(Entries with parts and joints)
☆ ☆ ☆ ☆

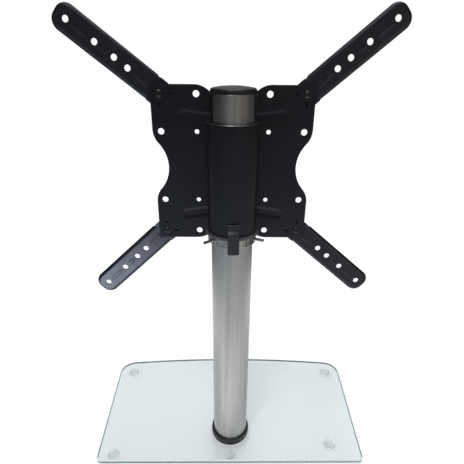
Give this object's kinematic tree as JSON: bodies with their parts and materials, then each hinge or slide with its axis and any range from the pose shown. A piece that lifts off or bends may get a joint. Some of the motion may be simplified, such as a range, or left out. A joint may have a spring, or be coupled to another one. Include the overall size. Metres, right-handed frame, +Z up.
{
  "type": "tv stand with mount",
  "caption": "Tabletop TV stand: a bowed glass base and a steel pole carry a height-adjustable swivelling plate with swinging hole-bar arms.",
  "frame": {"origin": "middle of the glass base's footprint, on the table", "axes": "+Z up, +Y towards the screen side, so the pole stands near the rear edge at -Y; +X to the right seen from behind the stand"},
  "size_m": [0.488, 0.25, 0.7204],
  "materials": {
    "tinted_glass": "polished, ground bevels",
    "clear_bumper": "clear, soft",
    "black_plastic": "fine moulded grain",
    "black_rubber": "plain",
    "black_fibre": "plain",
    "zinc_steel": "zinc plated",
    "brushed_pole": "stainless, brushed round the pole",
    "polished_collar": "polished steel",
    "black_screw": "black oxide",
    "black_coat": "satin black powder coat"
  },
  "bodies": {
    "stand": {"base_glass": "tinted_glass", "bumper_feet": "clear_bumper", "glass_bush": "black_plastic", "clamp_gasket": "black_rubber", "clamp_plate": "zinc_steel", "base_bolt": "zinc_steel", "pole_gasket": "clear_bumper", "pole_plug": "zinc_steel", "pole_tube": "brushed_pole", "pole_trim_ring": "black_plastic", "pole_cap": "black_plastic"},
    "collar": {"lock_collar": "polished_collar", "collar_screws": "zinc_steel"},
    "bracket": {"bearing_ring": "black_plastic", "upper_bush": "black_plastic", "sleeve_tube": "black_coat", "sleeve_welds": "black_coat", "stop_strip": "black_coat", "vesa_plate": "black_coat", "pivot_screws": "black_screw", "friction_washers": "black_fibre", "pivot_washers": "zinc_steel", "pivot_nuts": "zinc_steel"},
    "arm_upper_left": {"arm_upper_left": "black_coat"},
    "arm_upper_right": {"arm_upper_right": "black_coat"},
    "arm_lower_left": {"arm_lower_left": "black_coat"},
    "arm_lower_right": {"arm_lower_right": "black_coat"}
  },
  "joints": [
    {"name": "height_slide", "type": "slide", "parent": "stand", "child": "collar", "axis": [0, 0, 1], "range_m": [-0.22, 0.03]},
    {"name": "swivel", "type": "hinge", "parent": "collar", "child": "bracket", "pos_m": [0, -0.063, 0.51], "axis": [0, 0, 1], "range_deg": [-40, 48]},
    {"name": "arm_upper_left_pivot", "type": "hinge", "parent": "bracket", "child": "arm_upper_left", "pos_m": [-0.1, -0.02335, 0.61], "axis": [0, 1, 0], "range_deg": [-38, 52]},
    {"name": "arm_upper_right_pivot", "type": "hinge", "parent": "bracket", "child": "arm_upper_right", "pos_m": [0.1, -0.02335, 0.61], "axis": [0, 1, 0], "range_deg": [-49.5, 40.5]},
    {"name": "arm_lower_left_pivot", "type": "hinge", "parent": "bracket", "child": "arm_lower_left", "pos_m": [-0.1, -0.02335, 0.41], "axis": [0, 1, 0], "range_deg": [-47, 43]},
    {"name": "arm_lower_right_pivot", "type": "hinge", "parent": "bracket", "child": "arm_lower_right", "pos_m": [0.1, -0.02335, 0.41], "axis": [0, 1, 0], "range_deg": [-40.5, 49.5]}
  ]
}
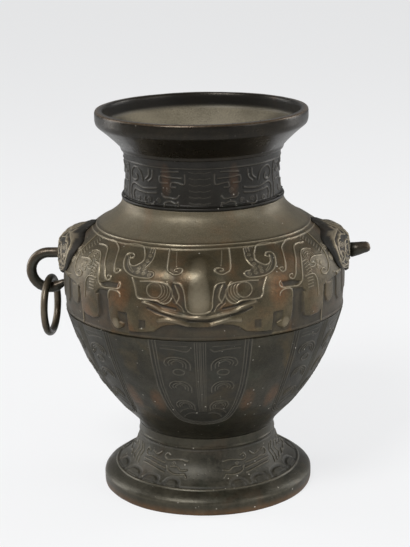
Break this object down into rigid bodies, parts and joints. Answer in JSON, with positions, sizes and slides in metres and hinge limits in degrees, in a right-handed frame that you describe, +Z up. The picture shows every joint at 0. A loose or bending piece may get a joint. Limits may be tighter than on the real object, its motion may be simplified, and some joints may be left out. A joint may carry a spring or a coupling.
{
  "type": "footed bronze vase",
  "caption": "Round-bellied footed vase of cast bronze with a flared mouth, ornament bands and beast-mask handles, one loop carrying a swinging ring, the other broken off.",
  "frame": {"origin": "the vase's axis at the plane that its foot stands on", "axes": "+Z up along the vase's axis, -Y towards the front of the ornament, -X towards the handle that keeps its loop and ring"},
  "size_m": [0.2878, 0.2344, 0.32],
  "materials": {
    "rim_bronze": "dark brown patinated bronze, satin with worn lighter edges",
    "neck_bronze": "dark brown patinated bronze with low-relief ornament",
    "body_bronze": "olive-brown patinated bronze with raised ornament band worn to tan on its ridges",
    "lower_bronze": "greenish dark patinated bronze with raised hanging blades",
    "foot_bronze": "greenish dark patinated bronze, dusty, with low-relief ornament",
    "base_bronze": "dull patinated bronze plate",
    "mask_bronze": "brown patinated bronze beast mask, worn lighter on its ridges",
    "rivet_bronze": "bare aged bronze rivets, hidden inside",
    "handle_bronze": "smooth dark olive bronze, polished by handling",
    "ring_bronze": "smooth dark olive bronze, polished by handling"
  },
  "bodies": {
    "vessel": {"mouth_rim": "rim_bronze", "neck_collar": "neck_bronze", "upper_body": "body_bronze", "lower_body": "lower_bronze", "foot_ring": "foot_bronze", "base_plate": "base_bronze", "left_mask": "mask_bronze", "right_mask": "mask_bronze", "left_mask_rivets": "rivet_bronze", "right_mask_rivets": "rivet_bronze", "left_loop": "handle_bronze", "right_loop_stub": "handle_bronze"},
    "ring": {"left_ring": "ring_bronze"}
  },
  "joints": [
    {"name": "ring_lift", "type": "hinge", "parent": "vessel", "child": "ring", "pos_m": [-0.12994, 0, 0.1846], "axis": [0, 1, 0], "range_deg": [-13, 178]}
  ]
}
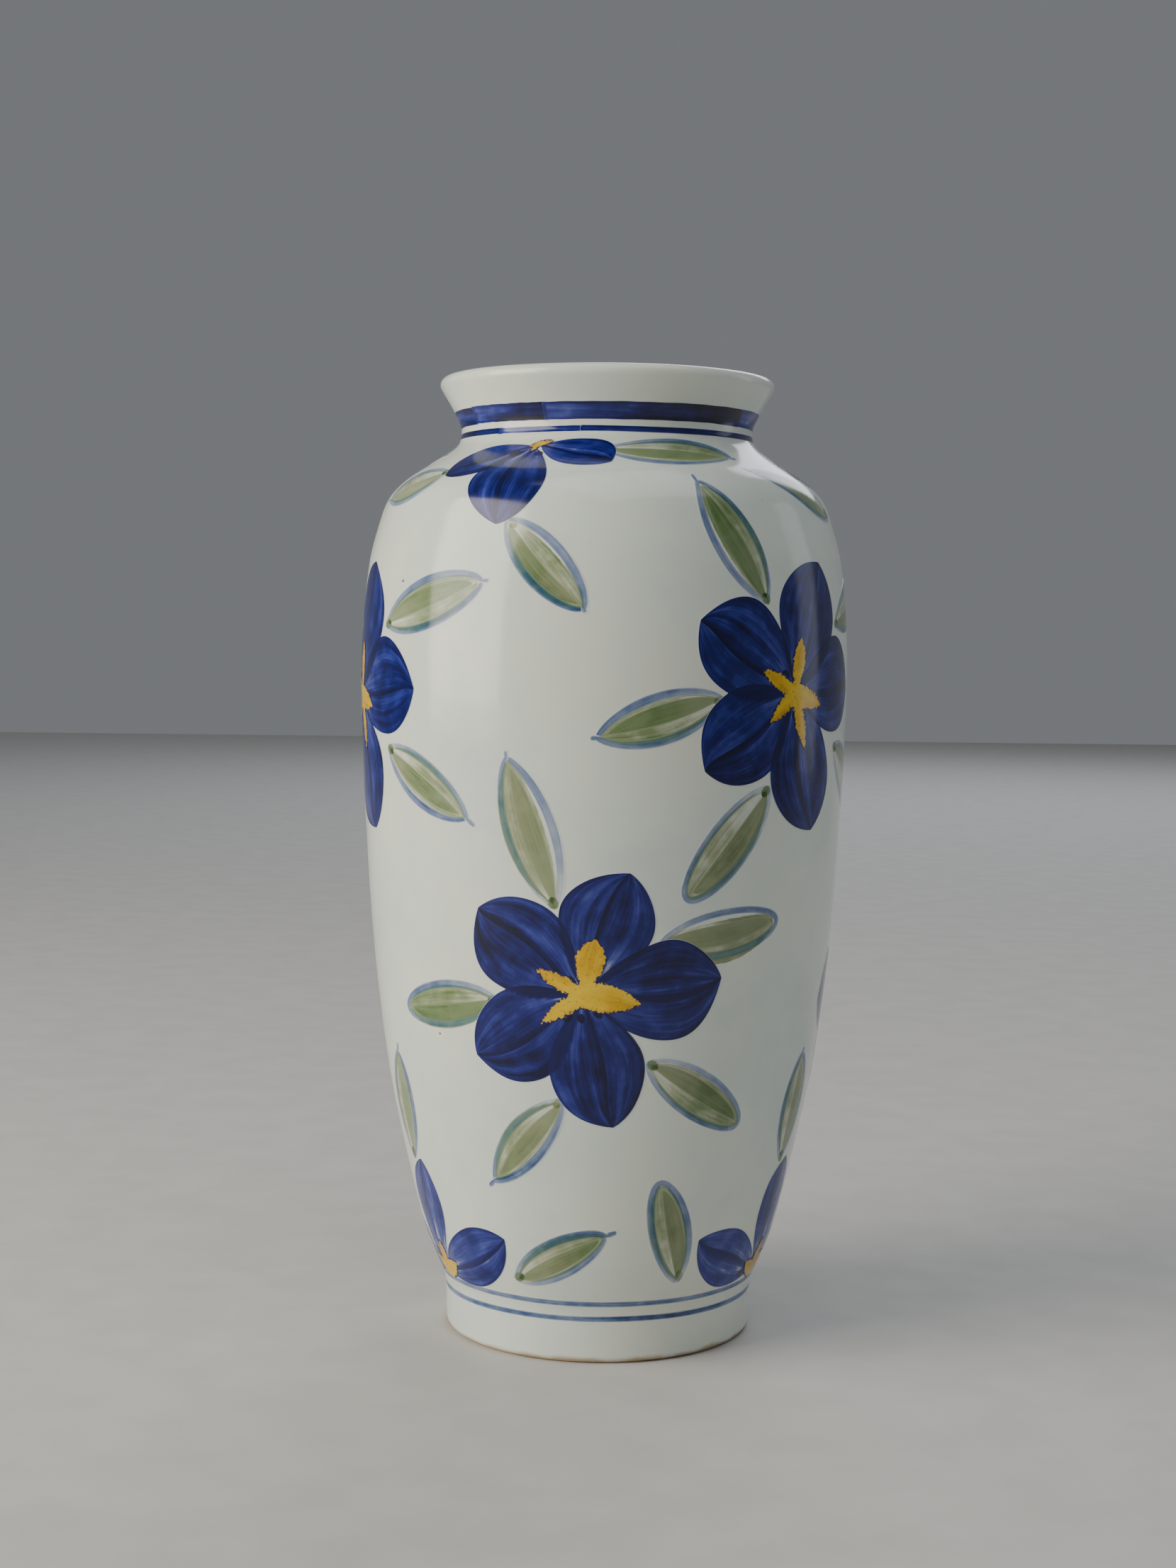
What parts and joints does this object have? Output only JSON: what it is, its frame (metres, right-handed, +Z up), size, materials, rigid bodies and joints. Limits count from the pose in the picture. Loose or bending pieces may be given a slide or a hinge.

☆ ☆ ☆ ☆

Copy all of the data. Keep every word exactly as it is.

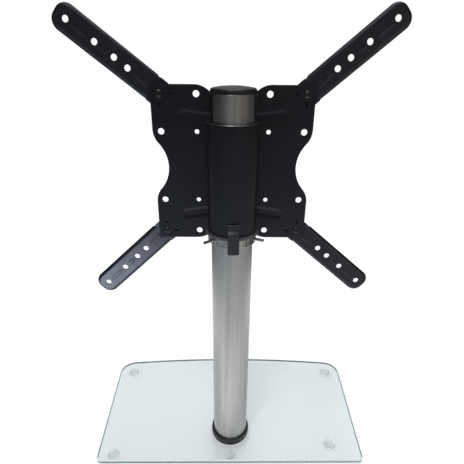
Give this object's kinematic tree as JSON: bodies with their parts and materials, then each hinge or slide with its axis and any range from the pose shown. A piece that lifts off or bends may get a joint. Some of the motion may be simplified, such as a range, or left out. A joint may have a spring, or be coupled to another one. Include the overall size. Metres, right-handed frame, +Z up.
{
  "type": "tv stand with mount",
  "caption": "Tabletop TV stand: a bowed glass base and a steel pole carry a height-adjustable swivelling plate with swinging hole-bar arms.",
  "frame": {"origin": "middle of the glass base's footprint, on the table", "axes": "+Z up, +Y towards the screen side, so the pole stands near the rear edge at -Y; +X to the right seen from behind the stand"},
  "size_m": [0.488, 0.25, 0.7204],
  "materials": {
    "tinted_glass": "polished, ground bevels",
    "clear_bumper": "clear, soft",
    "black_plastic": "fine moulded grain",
    "black_rubber": "plain",
    "black_fibre": "plain",
    "zinc_steel": "zinc plated",
    "brushed_pole": "stainless, brushed round the pole",
    "polished_collar": "polished steel",
    "black_screw": "black oxide",
    "black_coat": "satin black powder coat"
  },
  "bodies": {
    "stand": {"base_glass": "tinted_glass", "bumper_feet": "clear_bumper", "glass_bush": "black_plastic", "clamp_gasket": "black_rubber", "clamp_plate": "zinc_steel", "base_bolt": "zinc_steel", "pole_gasket": "clear_bumper", "pole_plug": "zinc_steel", "pole_tube": "brushed_pole", "pole_trim_ring": "black_plastic", "pole_cap": "black_plastic"},
    "collar": {"lock_collar": "polished_collar", "collar_screws": "zinc_steel"},
    "bracket": {"bearing_ring": "black_plastic", "upper_bush": "black_plastic", "sleeve_tube": "black_coat", "sleeve_welds": "black_coat", "stop_strip": "black_coat", "vesa_plate": "black_coat", "pivot_screws": "black_screw", "friction_washers": "black_fibre", "pivot_washers": "zinc_steel", "pivot_nuts": "zinc_steel"},
    "arm_upper_left": {"arm_upper_left": "black_coat"},
    "arm_upper_right": {"arm_upper_right": "black_coat"},
    "arm_lower_left": {"arm_lower_left": "black_coat"},
    "arm_lower_right": {"arm_lower_right": "black_coat"}
  },
  "joints": [
    {"name": "height_slide", "type": "slide", "parent": "stand", "child": "collar", "axis": [0, 0, 1], "range_m": [-0.22, 0.03]},
    {"name": "swivel", "type": "hinge", "parent": "collar", "child": "bracket", "pos_m": [0, -0.063, 0.51], "axis": [0, 0, 1], "range_deg": [-40, 48]},
    {"name": "arm_upper_left_pivot", "type": "hinge", "parent": "bracket", "child": "arm_upper_left", "pos_m": [-0.1, -0.02335, 0.61], "axis": [0, 1, 0], "range_deg": [-38, 52]},
    {"name": "arm_upper_right_pivot", "type": "hinge", "parent": "bracket", "child": "arm_upper_right", "pos_m": [0.1, -0.02335, 0.61], "axis": [0, 1, 0], "range_deg": [-49.5, 40.5]},
    {"name": "arm_lower_left_pivot", "type": "hinge", "parent": "bracket", "child": "arm_lower_left", "pos_m": [-0.1, -0.02335, 0.41], "axis": [0, 1, 0], "range_deg": [-47, 43]},
    {"name": "arm_lower_right_pivot", "type": "hinge", "parent": "bracket", "child": "arm_lower_right", "pos_m": [0.1, -0.02335, 0.41], "axis": [0, 1, 0], "range_deg": [-40.5, 49.5]}
  ]
}
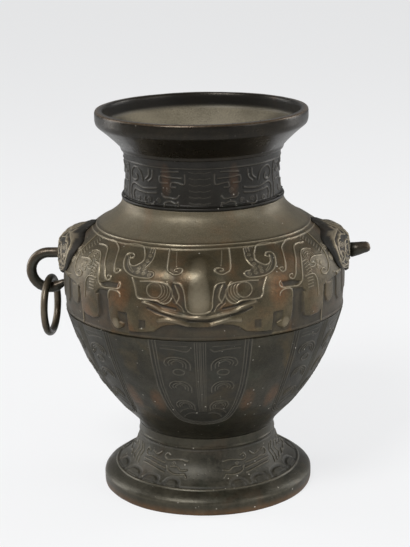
Break this object down into rigid bodies, parts and joints. Answer in JSON, with positions, sizes and slides in metres and hinge limits in degrees, in a right-handed frame that you describe, +Z up. The picture shows every joint at 0. A loose or bending piece may get a joint. Limits may be tighter than on the real object, its motion may be simplified, and some joints may be left out. A joint may carry a spring or a coupling.
{
  "type": "footed bronze vase",
  "caption": "Round-bellied footed vase of cast bronze with a flared mouth, ornament bands and beast-mask handles, one loop carrying a swinging ring, the other broken off.",
  "frame": {"origin": "the vase's axis at the plane that its foot stands on", "axes": "+Z up along the vase's axis, -Y towards the front of the ornament, -X towards the handle that keeps its loop and ring"},
  "size_m": [0.2878, 0.2344, 0.32],
  "materials": {
    "rim_bronze": "dark brown patinated bronze, satin with worn lighter edges",
    "neck_bronze": "dark brown patinated bronze with low-relief ornament",
    "body_bronze": "olive-brown patinated bronze with raised ornament band worn to tan on its ridges",
    "lower_bronze": "greenish dark patinated bronze with raised hanging blades",
    "foot_bronze": "greenish dark patinated bronze, dusty, with low-relief ornament",
    "base_bronze": "dull patinated bronze plate",
    "mask_bronze": "brown patinated bronze beast mask, worn lighter on its ridges",
    "rivet_bronze": "bare aged bronze rivets, hidden inside",
    "handle_bronze": "smooth dark olive bronze, polished by handling",
    "ring_bronze": "smooth dark olive bronze, polished by handling"
  },
  "bodies": {
    "vessel": {"mouth_rim": "rim_bronze", "neck_collar": "neck_bronze", "upper_body": "body_bronze", "lower_body": "lower_bronze", "foot_ring": "foot_bronze", "base_plate": "base_bronze", "left_mask": "mask_bronze", "right_mask": "mask_bronze", "left_mask_rivets": "rivet_bronze", "right_mask_rivets": "rivet_bronze", "left_loop": "handle_bronze", "right_loop_stub": "handle_bronze"},
    "ring": {"left_ring": "ring_bronze"}
  },
  "joints": [
    {"name": "ring_lift", "type": "hinge", "parent": "vessel", "child": "ring", "pos_m": [-0.12994, 0, 0.1846], "axis": [0, 1, 0], "range_deg": [-13, 178]}
  ]
}
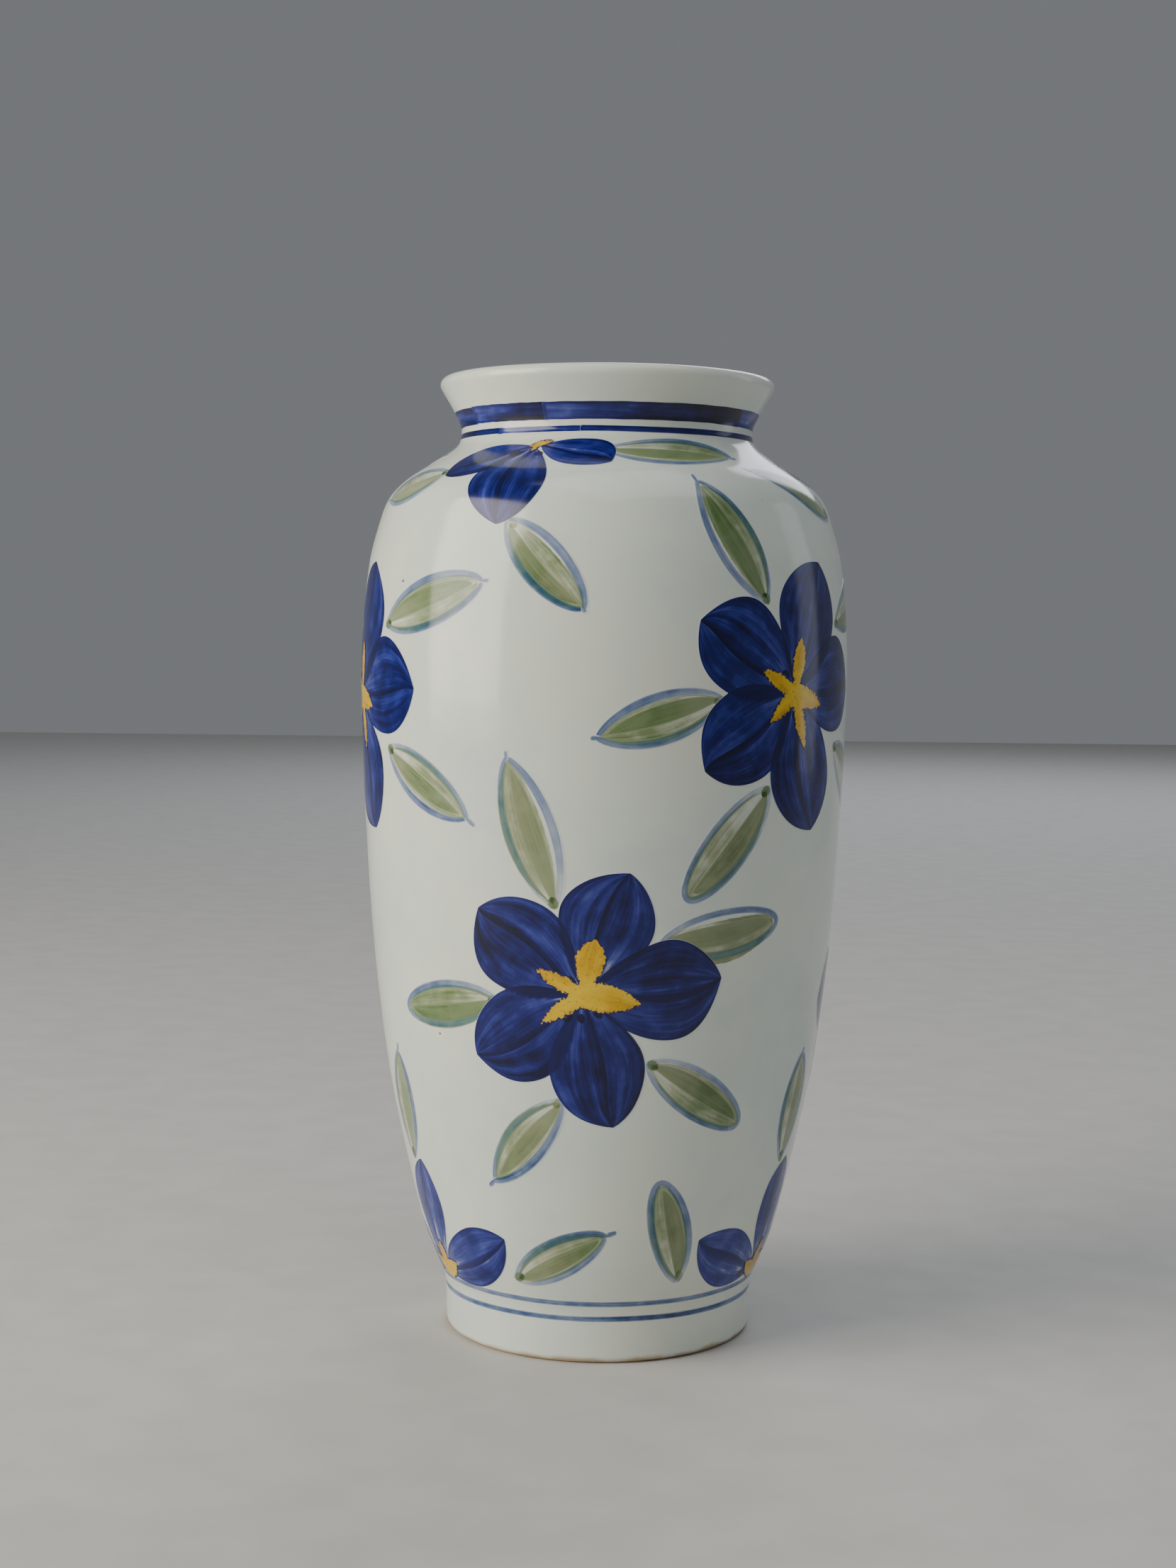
What parts and joints does this object have? Output only JSON: what it is, its frame (metres, right-handed, +Z up), size, materials, rigid bodies and joints. Limits count from the pose in the picture. Loose or bending pieces may be given a slide or a hinge.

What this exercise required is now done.